- _Your task_
Repeat each line of the material exactly.
═════ Data listing
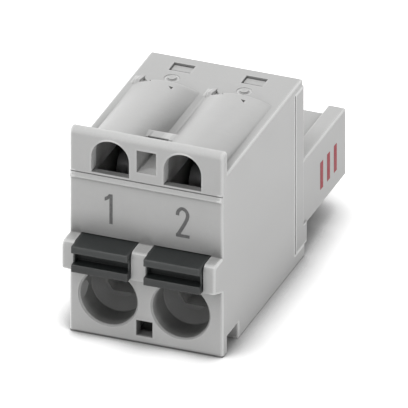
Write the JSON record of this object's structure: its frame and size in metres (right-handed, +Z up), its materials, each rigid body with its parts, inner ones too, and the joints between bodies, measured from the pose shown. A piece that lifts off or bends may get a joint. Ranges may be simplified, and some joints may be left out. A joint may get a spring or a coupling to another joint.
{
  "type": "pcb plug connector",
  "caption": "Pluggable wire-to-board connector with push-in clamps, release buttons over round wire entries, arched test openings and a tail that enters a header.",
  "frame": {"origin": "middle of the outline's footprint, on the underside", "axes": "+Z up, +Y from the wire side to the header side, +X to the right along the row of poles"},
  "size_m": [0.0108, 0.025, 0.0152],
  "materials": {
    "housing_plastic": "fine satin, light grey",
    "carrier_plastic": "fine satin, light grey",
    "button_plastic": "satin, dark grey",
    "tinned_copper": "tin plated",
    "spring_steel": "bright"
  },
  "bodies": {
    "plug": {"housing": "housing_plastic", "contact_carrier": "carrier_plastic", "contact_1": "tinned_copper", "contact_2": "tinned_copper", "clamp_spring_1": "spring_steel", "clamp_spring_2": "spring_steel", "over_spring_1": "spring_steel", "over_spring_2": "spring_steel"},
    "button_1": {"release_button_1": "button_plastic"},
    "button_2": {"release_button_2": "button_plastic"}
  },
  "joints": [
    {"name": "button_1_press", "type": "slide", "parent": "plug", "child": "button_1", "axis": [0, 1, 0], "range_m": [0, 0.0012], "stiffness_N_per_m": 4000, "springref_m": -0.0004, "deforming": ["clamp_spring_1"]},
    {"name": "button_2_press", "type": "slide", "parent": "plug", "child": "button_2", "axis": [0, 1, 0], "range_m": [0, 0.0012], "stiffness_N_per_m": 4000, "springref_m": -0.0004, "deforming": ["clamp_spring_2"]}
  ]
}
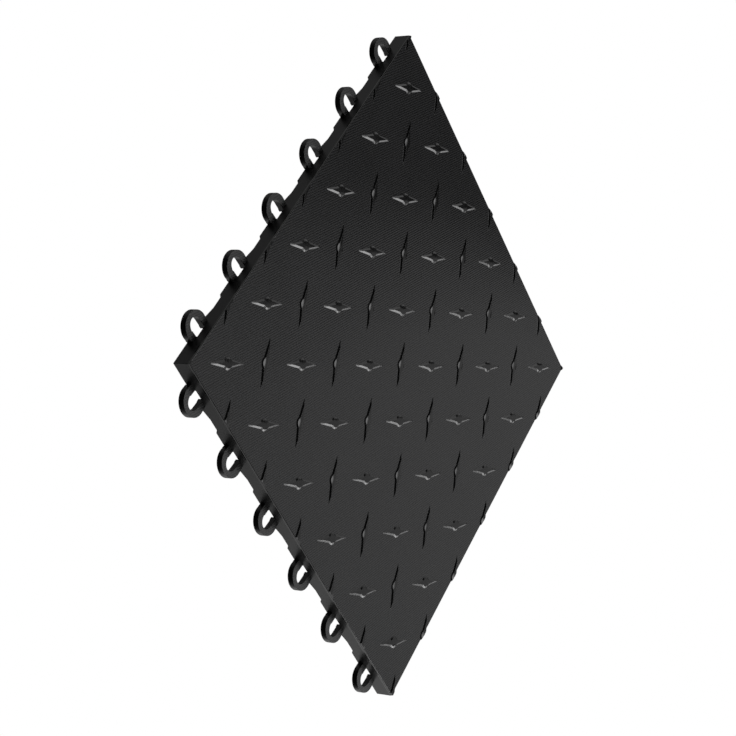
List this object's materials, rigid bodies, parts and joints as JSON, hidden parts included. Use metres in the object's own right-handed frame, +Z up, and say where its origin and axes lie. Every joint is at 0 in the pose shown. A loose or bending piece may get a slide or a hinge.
══════════
- _Result for this task_
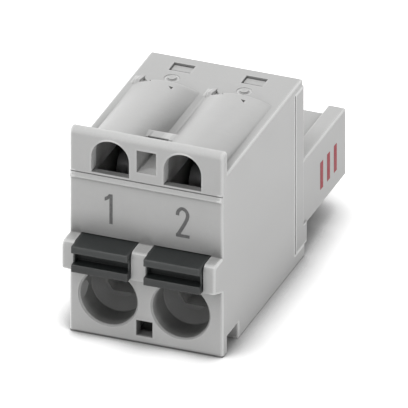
Write the JSON record of this object's structure: its frame and size in metres (right-handed, +Z up), its materials, each rigid body with its parts, inner ones too, and the joints between bodies, measured from the pose shown. A piece that lifts off or bends may get a joint. Ranges may be simplified, and some joints may be left out. A joint may get a spring or a coupling to another joint.
{
  "type": "pcb plug connector",
  "caption": "Pluggable wire-to-board connector with push-in clamps, release buttons over round wire entries, arched test openings and a tail that enters a header.",
  "frame": {"origin": "middle of the outline's footprint, on the underside", "axes": "+Z up, +Y from the wire side to the header side, +X to the right along the row of poles"},
  "size_m": [0.0108, 0.025, 0.0152],
  "materials": {
    "housing_plastic": "fine satin, light grey",
    "carrier_plastic": "fine satin, light grey",
    "button_plastic": "satin, dark grey",
    "tinned_copper": "tin plated",
    "spring_steel": "bright"
  },
  "bodies": {
    "plug": {"housing": "housing_plastic", "contact_carrier": "carrier_plastic", "contact_1": "tinned_copper", "contact_2": "tinned_copper", "clamp_spring_1": "spring_steel", "clamp_spring_2": "spring_steel", "over_spring_1": "spring_steel", "over_spring_2": "spring_steel"},
    "button_1": {"release_button_1": "button_plastic"},
    "button_2": {"release_button_2": "button_plastic"}
  },
  "joints": [
    {"name": "button_1_press", "type": "slide", "parent": "plug", "child": "button_1", "axis": [0, 1, 0], "range_m": [0, 0.0012], "stiffness_N_per_m": 4000, "springref_m": -0.0004, "deforming": ["clamp_spring_1"]},
    {"name": "button_2_press", "type": "slide", "parent": "plug", "child": "button_2", "axis": [0, 1, 0], "range_m": [0, 0.0012], "stiffness_N_per_m": 4000, "springref_m": -0.0004, "deforming": ["clamp_spring_2"]}
  ]
}
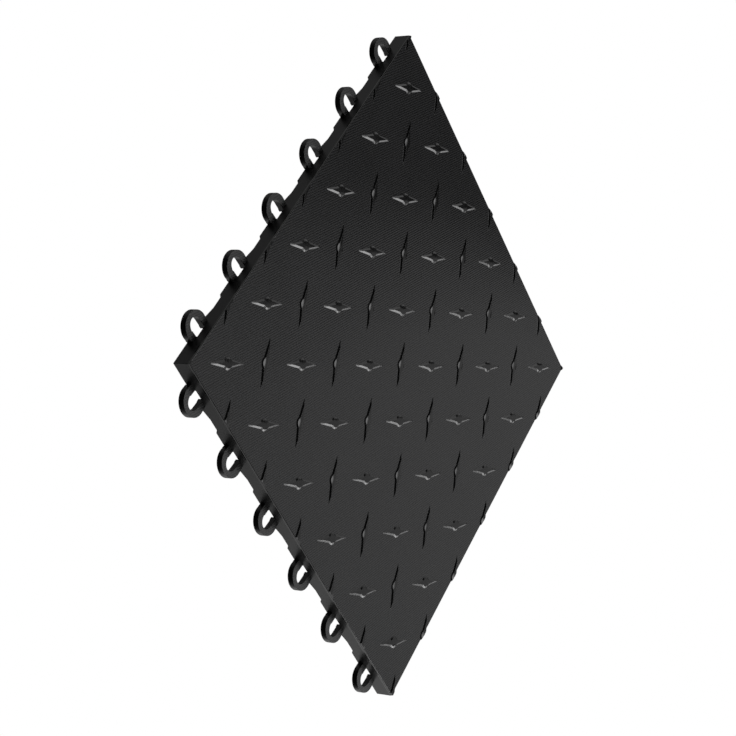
List this object's materials, rigid bodies, parts and joints as JSON, hidden parts included. Use metres in the object's own right-handed frame, +Z up, and say where its origin and axes lie. Every joint is at 0 in the pose shown. A loose or bending piece may get a slide or a hinge.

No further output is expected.